Bild: Ein retro-avantgardistisches Leitbild: Laibach-Sänger ­Tomaž Hostnik. , Industrial-Rock aus dem Dritten Reich in Bochum? Was steckt hinter Laibach Foto: mar

Bochum, Zeche. Sonntagabend. Ein Mann mit Tropenkopfschutz in strammer Haltung. Neben ihm steht eine Frau, in edle Garderobe gekleidet, ­hinter einem Sythesizer. Sie singt und gebärdet sich dabei wie Joseph Goebbels. Der Synthesizer wird zum Redepult. Hinter ihr marschieren Menschen über die Leinwand. Die Band Laibach inszeniert auch dieses Konzert vom 15. Februar wie jeden ihrer Auftritte als Machtspiel.

Der Vergleich mit dem Propagandaminister ist nicht absolut. Er drängt sich in Deutschland auf, zudem ist die nationalsozialistische Ästhetik durchaus ein häufig geschöpfter Quell der slowenischen Rock-/Industrial-/Elektro-/usw.-Band. Ihr Gestus kann aber auch der jedes anderen große Reden schwingenden Staatsmannes sein. In ihrer Heimat erinnert Mina Špilers Auftritt vielleicht eher an den kommunistischen Diktator Jugoslawiens, Josip Broz Tito (1892–1980).

Die Politik tat sich schwer mit der Band: Verhöhnt sie die jugoslawische Führung oder verherrlicht sie den Faschismus? Schon der Name war ein Affront: Sloweniens Hauptstadt Ljubljana hieß unter anderem unter NS-Besatzung Laibach. Langjähriges Auftrittsverbot war die Folge.

Enough Siegheiling!

Doch kokettiert die Band, die Rammstein als einen wichtigen Einfluss angibt, nicht nur mit Nazisymbolik. (Eine Ansage während des Konzerts: „Enough Siegheiling – Peace!“) Ein Symbol aus der russischen Kunst-Avantgarde findet sich etwa im Kreuz-Logo der Band, das auf den Maler Kasimir Malewitsch zurückgeht. Die martialische Inszenierung der Auftritte orientiert sich, wie gesagt, an den Auftritten autoritärer Führer jeder Fasson. Thematisch werden große politische Themen kommentiert. So geht es im aktuellen Album „Spectre“ von 2014 um Überwachungsstaaten. Interessanterweise hat der Ohrwurmtitel „The Whistleblowers“, nach dem durch Edward Snowden und Julian Assange bekannt gewordenen Wort benannt, direkte musikalische Anleihen beim Mitpfeifmarsch „Colonel Bogeys March“, den man aus alten Kriegsfilmen kennt.

Altes neu erfinden und dabei die immer gleichen Mechanismen von Pop und Politik aufdecken, so lautet die gängige Interpretation des Laibach-Konzepts.
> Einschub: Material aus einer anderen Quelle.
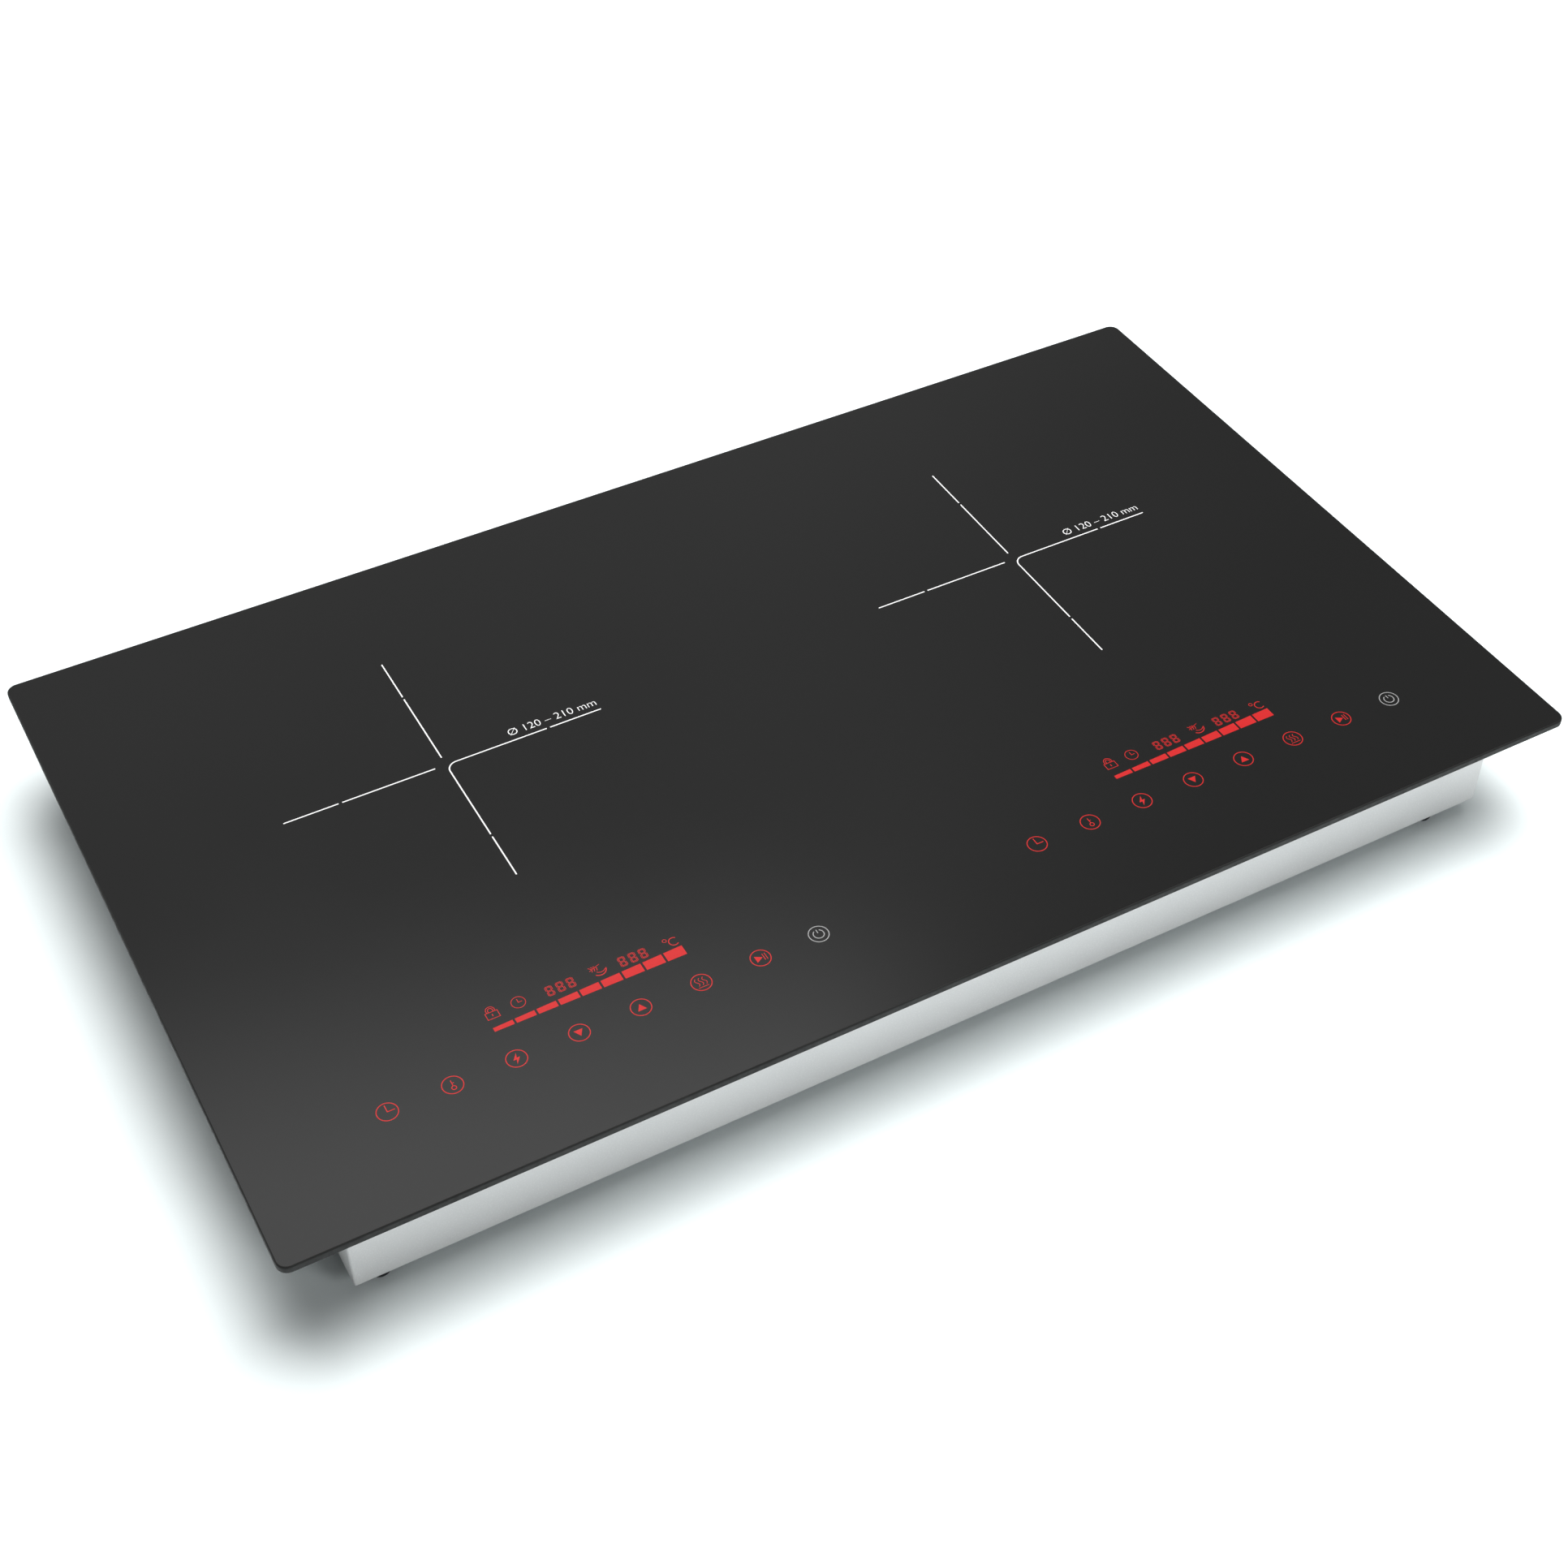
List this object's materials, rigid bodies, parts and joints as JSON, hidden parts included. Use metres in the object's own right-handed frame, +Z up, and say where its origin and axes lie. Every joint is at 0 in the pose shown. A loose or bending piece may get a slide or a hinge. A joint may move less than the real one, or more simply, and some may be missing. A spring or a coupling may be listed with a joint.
{
  "type": "induction cooktop",
  "caption": "Portable electric induction hob: a flat dark glass plate overhanging a shallow pale steel casing on rubber feet, with touch controls along the front of each zone.",
  "frame": {"origin": "on the surface that the feet stand on, under the middle of the glass plate", "axes": "+X to the right along the long side, +Y towards the rear, +Z up; the controls are at the front, -Y"},
  "size_m": [0.73, 0.43, 0.066],
  "materials": {
    "black_glass": "polished black glass-ceramic with printed legends",
    "casing_paint": "satin pale silver powder coat",
    "rubber": "matt moulded",
    "silicone": "cured bead",
    "aluminium": "mill finish",
    "steel": "zinc plated",
    "nylon": "fine moulded grain",
    "pale_resin": "glass-filled resin",
    "copper": "enamelled winding wire",
    "mica": "pressed mica sheet",
    "circuit_board": "solder mask",
    "epoxy": "moulded package",
    "capacitor_film": "dipped case",
    "ferrite": "lacquered core",
    "display": "tinted display window"
  },
  "bodies": {
    "cooktop": {"bridge_rectifier_left": "epoxy", "bridge_rectifier_right": "epoxy", "cable_gland": "nylon", "carrier_spring_left_1": "steel", "carrier_spring_left_2": "steel", "carrier_spring_left_3": "steel", "carrier_spring_right_1": "steel", "carrier_spring_right_2": "steel", "carrier_spring_right_3": "steel", "casing_screw_left_1": "steel", "casing_screw_left_2": "steel", "casing_screw_rear_1": "steel", "casing_screw_rear_2": "steel", "casing_screw_right_1": "steel", "casing_screw_right_2": "steel", "coil_carrier_left": "pale_resin", "coil_carrier_right": "pale_resin", "coil_winding_left": "copper", "coil_winding_right": "copper", "fan_frame_left": "nylon", "fan_frame_right": "nylon", "fan_stator_left": "copper", "fan_stator_right": "copper", "filter_choke_left": "ferrite", "filter_choke_right": "ferrite", "foot_front_left": "rubber", "foot_front_right": "rubber", "foot_rear_left": "rubber", "foot_rear_right": "rubber", "gland_nut": "nylon", "glass_panel": "black_glass", "glass_rail_front": "aluminium", "glass_rail_left": "aluminium", "glass_rail_rear": "aluminium", "glass_rail_right": "aluminium", "glass_seal": "silicone", "heat_sink_left": "aluminium", "heat_sink_right": "aluminium", "led_display_left": "display", "led_display_right": "display", "lower_casing": "casing_paint", "mains_terminal": "pale_resin", "mica_sheet_left": "mica", "mica_sheet_right": "mica", "panel_tray_left": "nylon", "panel_tray_right": "nylon", "power_board_left": "circuit_board", "power_board_right": "circuit_board", "power_transistor_left": "epoxy", "power_transistor_right": "epoxy", "resonant_capacitor_left": "capacitor_film", "resonant_capacitor_right": "capacitor_film", "temperature_sensor_left": "silicone", "temperature_sensor_right": "silicone", "touch_board_left": "circuit_board", "touch_board_right": "circuit_board"},
    "fan_rotor_left": {"fan_impeller_left": "nylon", "fan_shaft_left": "steel"},
    "fan_rotor_right": {"fan_impeller_right": "nylon", "fan_shaft_right": "steel"}
  },
  "joints": [
    {"name": "fan_left_spin", "type": "hinge", "parent": "cooktop", "child": "fan_rotor_left", "pos_m": [-0.1775, -0.1, 0.0187], "axis": [0, 0, 1], "continuous": true},
    {"name": "fan_right_spin", "type": "hinge", "parent": "cooktop", "child": "fan_rotor_right", "pos_m": [0.1775, -0.1, 0.0187], "axis": [0, 0, 1], "continuous": true}
  ]
}
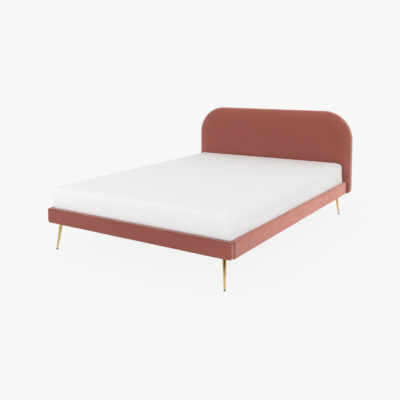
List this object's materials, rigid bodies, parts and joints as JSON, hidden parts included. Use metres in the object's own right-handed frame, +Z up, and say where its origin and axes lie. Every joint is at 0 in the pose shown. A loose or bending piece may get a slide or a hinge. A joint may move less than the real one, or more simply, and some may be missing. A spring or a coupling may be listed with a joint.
{
  "type": "upholstered bed",
  "caption": "Low double bed with velvet-covered padded rails, a wide round-cornered headboard, splayed tapered metal legs, a sprung slat base and a loose mattress.",
  "frame": {"origin": "on the floor under the middle of the whole bed, as the middle of the bottom of its box", "axes": "+X across the bed, to the right seen from the foot; +Y from the foot to the head; +Z up"},
  "size_m": [1.475, 2.025, 0.868],
  "materials": {
    "velvet": "matte",
    "foam": "matte",
    "plywood": "matte",
    "pine": "matte",
    "birch": "satin",
    "dust_cloth": "matte",
    "brass": "satin",
    "black_plastic": "matte",
    "black_steel": "satin",
    "zinc": "satin",
    "insert_brass": "satin",
    "foot_plastic": "matte",
    "ticking": "matte"
  },
  "bodies": {
    "bed_frame": {"headboard_cover": "velvet", "foot_rail_cover": "velvet", "left_rail_cover": "velvet", "right_rail_cover": "velvet", "headboard_foam": "foam", "foot_rail_foam": "foam", "left_rail_foam": "foam", "right_rail_foam": "foam", "headboard_panel": "plywood", "foot_rail_board": "plywood", "left_rail_board": "plywood", "right_rail_board": "plywood", "headboard_stiles": "pine", "headboard_rails": "pine", "head_cross_rail": "pine", "corner_blocks": "pine", "slat_pair_01": "birch", "slat_pair_02": "birch", "slat_pair_03": "birch", "slat_pair_04": "birch", "slat_pair_05": "birch", "slat_pair_06": "birch", "slat_pair_07": "birch", "slat_pair_08": "birch", "slat_pair_09": "birch", "slat_pair_10": "birch", "slat_pair_11": "birch", "slat_pair_12": "birch", "slat_pair_13": "birch", "slat_pair_14": "birch", "headboard_back_cloth": "dust_cloth", "leg_foot_left": "brass", "leg_foot_right": "brass", "leg_head_left": "brass", "leg_head_right": "brass", "leg_tip_foot_left": "black_plastic", "leg_tip_foot_right": "black_plastic", "leg_tip_head_left": "black_plastic", "leg_tip_head_right": "black_plastic", "slat_caps_left": "black_plastic", "slat_caps_right": "black_plastic", "slat_caps_centre": "black_plastic", "centre_leg_insert_01": "black_plastic", "centre_leg_insert_02": "black_plastic", "left_ledge": "black_steel", "right_ledge": "black_steel", "centre_beam": "black_steel", "beam_bracket_foot": "black_steel", "beam_bracket_head": "black_steel", "centre_leg_01": "black_steel", "centre_leg_02": "black_steel", "corner_angles": "zinc", "rail_bolts": "zinc", "leg_screws": "zinc", "frame_screws": "zinc", "beam_screws": "zinc", "threaded_inserts": "insert_brass"},
    "mattress": {"mattress": "ticking"},
    "levelling_foot_foot_end": {"levelling_foot_01": "foot_plastic"},
    "levelling_foot_head_end": {"levelling_foot_02": "foot_plastic"}
  },
  "joints": [
    {"name": "mattress_lift", "type": "slide", "parent": "bed_frame", "child": "mattress", "axis": [0, 0, 1], "range_m": [0, 0.7]},
    {"name": "levelling_foot_end_screw", "type": "slide", "parent": "bed_frame", "child": "levelling_foot_foot_end", "axis": [0, 0, 1], "range_m": [-0.012, 0.012]},
    {"name": "levelling_head_end_screw", "type": "slide", "parent": "bed_frame", "child": "levelling_foot_head_end", "axis": [0, 0, 1], "range_m": [-0.012, 0.012]}
  ]
}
Diktatoren wie Popstars präsentieren sich auf der Bühne, um den Schein von Nähe zu erwecken. Die ernsten Gestalten um Vokalist Tomaž Hostnik auf der Bühne der Zeche decken dieses Schema kühl auf, indem sie die obligatorischen Popstar-Floskeln („You are the best audience!“) bloß vom Band abspielen.  Die Licht- und Videoshow war nicht zufällig sondern effektvoll eingesetzt. Alles hätte enormen Eindruck gemacht – leider ist die kleine Bühne des (obwohl musikalisch geschichtsträchtigen) Bochumer Konzertsaals nicht der Raum für große Menschenmassen mobilisierende Verkündungen.

Große P(r)opaganda

Den Abschluss des Abends machte das vom Publikum sichtlich ersehnte „Geburt einer Nation“, eine ins Deutsche übersetzte Coverversion von Queens „One Vision“. Aus „One man, one goal, one mission“ wird ein machtvolles „Ein Mensch, ein Ziel und eine Weisung“ – bedarf es noch eines Beweises dafür, wie nah Pop und Propaganda beieinander liegen?